Wetherspoons has suffered a pandemic hangover as cautious older drinkers stay away from its pubs.
The pub chain said sales in the 15 weeks to 7 November were 8.9% lower than pre-pandemic levels in 2019 with draught products that tend to be favoured by older clientele under pressure – traditional ales dropping by 30% and stout by 20%.
By contrast, drinks that tend to be popular with younger customers saw strong growth – with cocktails up 45% and vodka and rum rising by 17% and 26% respectively.
Chairman Tim Martin said some customers were being “understandably cautious” but that booster vaccinations and better weather in the spring should have a positive impact in coming months.
Shares dropped by more than 4% in morning trading.
The group said bar sales were down by 9.6% while the impact of people working from home appeared to have affected food revenues, with breakfast demand dropping by 22%.
Wetherspoons also acknowledged that it had experienced supply chain disruption “from time to time” but said the problems had eased in recent weeks.
On recruitment – another challenge across the economy – the group said it had seen “isolated difficulties” in some areas during the “pingdemic” and in popular UK “staycation” hotspots but that there had generally been a “reasonable level of job applications” as it grew its workforce after the reopening of pubs in the spring.
Wetherspoons said trade had recovered unexpectedly well in some larger towns and cities such as Newcastle and Liverpool but sales were still 17% below pre-pandemic levels in central London.

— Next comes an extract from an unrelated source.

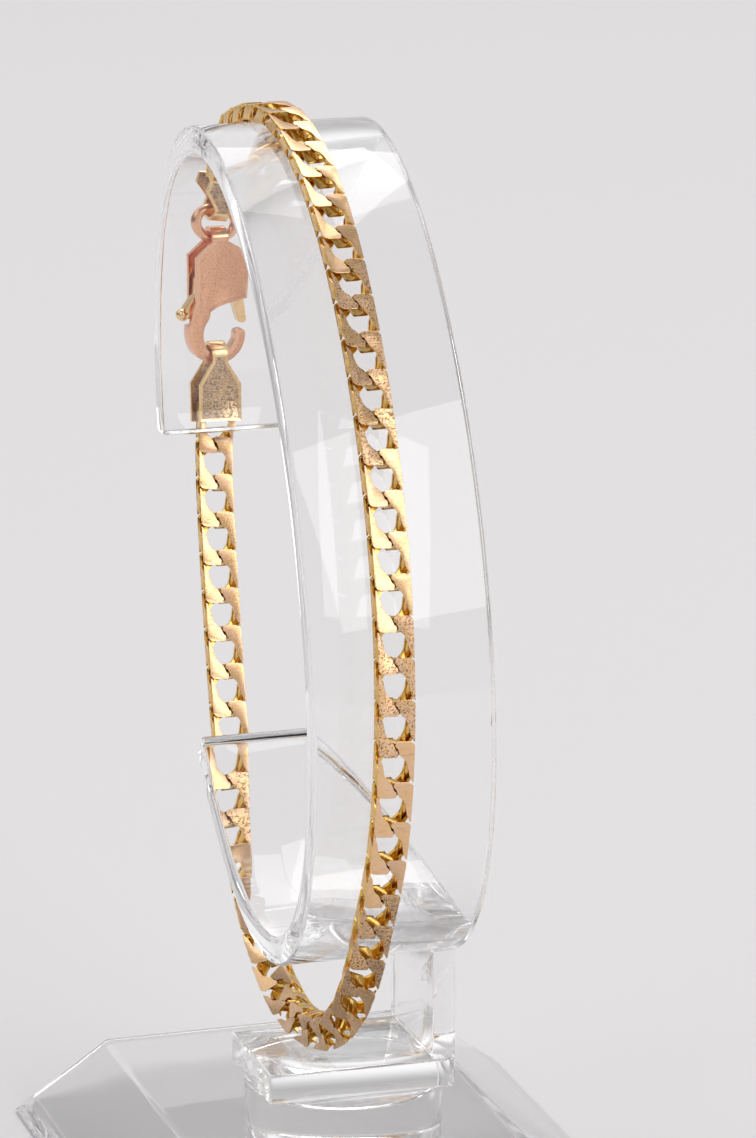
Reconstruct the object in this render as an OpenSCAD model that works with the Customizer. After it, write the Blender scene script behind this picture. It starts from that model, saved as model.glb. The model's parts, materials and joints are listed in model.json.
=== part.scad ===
// Curb link bracelet with a sprung hook clasp, hung on a clear C-shaped display band on a low clear stand

/* [Curb links] */
// Distance from one link to the next along the chain
link_pitch = 2.9; // [2.85:0.01:2.95]
// Half length of a link's centre line
link_half_length = 1.82; // [1.8:0.01:1.84]
// Half width of a link's centre line
link_half_width = 1.08; // [1.06:0.01:1.1]
// Thickness of the chain between its two filed flats
link_thickness = 1.2; // [1.1:0.05:1.3]
// Width of the chain across its filed sides
link_width = 2.76; // [2.7:0.02:2.8]
// Half thickness of a link's strip at its sides
strip_side = 0.24; // [0.22:0.01:0.25]
// Half thickness of a link's strip at its ends
strip_end = 0.23; // [0.2:0.01:0.25]
// Half width of a link's strip at its sides
strip_side_width = 0.73; // [0.7:0.01:0.75]
// Half width of a link's strip at its ends
strip_end_width = 0.42; // [0.38:0.01:0.44]
// Turn of a link's ends about the chain, in degrees
link_twist = 52.5; // [50:0.5:55]

/* [End tabs] */
// Width of a tab at its open end
tab_width = 3.2; // [2.9:0.05:3.4]
// Width of a tab's neck
tab_neck = 1.15; // [0.9:0.05:1.2]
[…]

Chairman Tim Martin said that with a no music policy across its pubs – except those trading under the Lloyds brand – a “material proportion” of trade comes from older customers “some of whom have visited pubs less frequently in recent times”.
Mr Martin reiterated that there had been no outbreaks of COVID-19 among customers in Wetherspoons pubs.
“However, some customers have been understandably cautious,” he said.
“Improvement in trade will therefore depend, to some extent, on the outlook for the COVID-19 virus.
“Whereas we have an increased element of caution about near-term sales, booster vaccinations and better weather in the spring are likely to have a positive impact in the coming months.”
Laura Hoy, equity analyst at Hargreaves Lansdown, said: “JD Wetherspoon’s seen a shift in its patrons as the pandemic weighs on confidence among the group’s older and more vulnerable clientele.
“Sales of drinks popular among younger customers have risen while the draughts favoured by more seasoned pub-goers are on the decline.
“Wetherspoons tends to cater to the latter group, so a permanent shift in that direction could be bad news.
“More likely is an abundance of caution among vulnerable populations as COVID continues to spread despite vaccine efforts.
“This attitude should wane as the pandemic comes under control, but there’s no telling how long that will take.”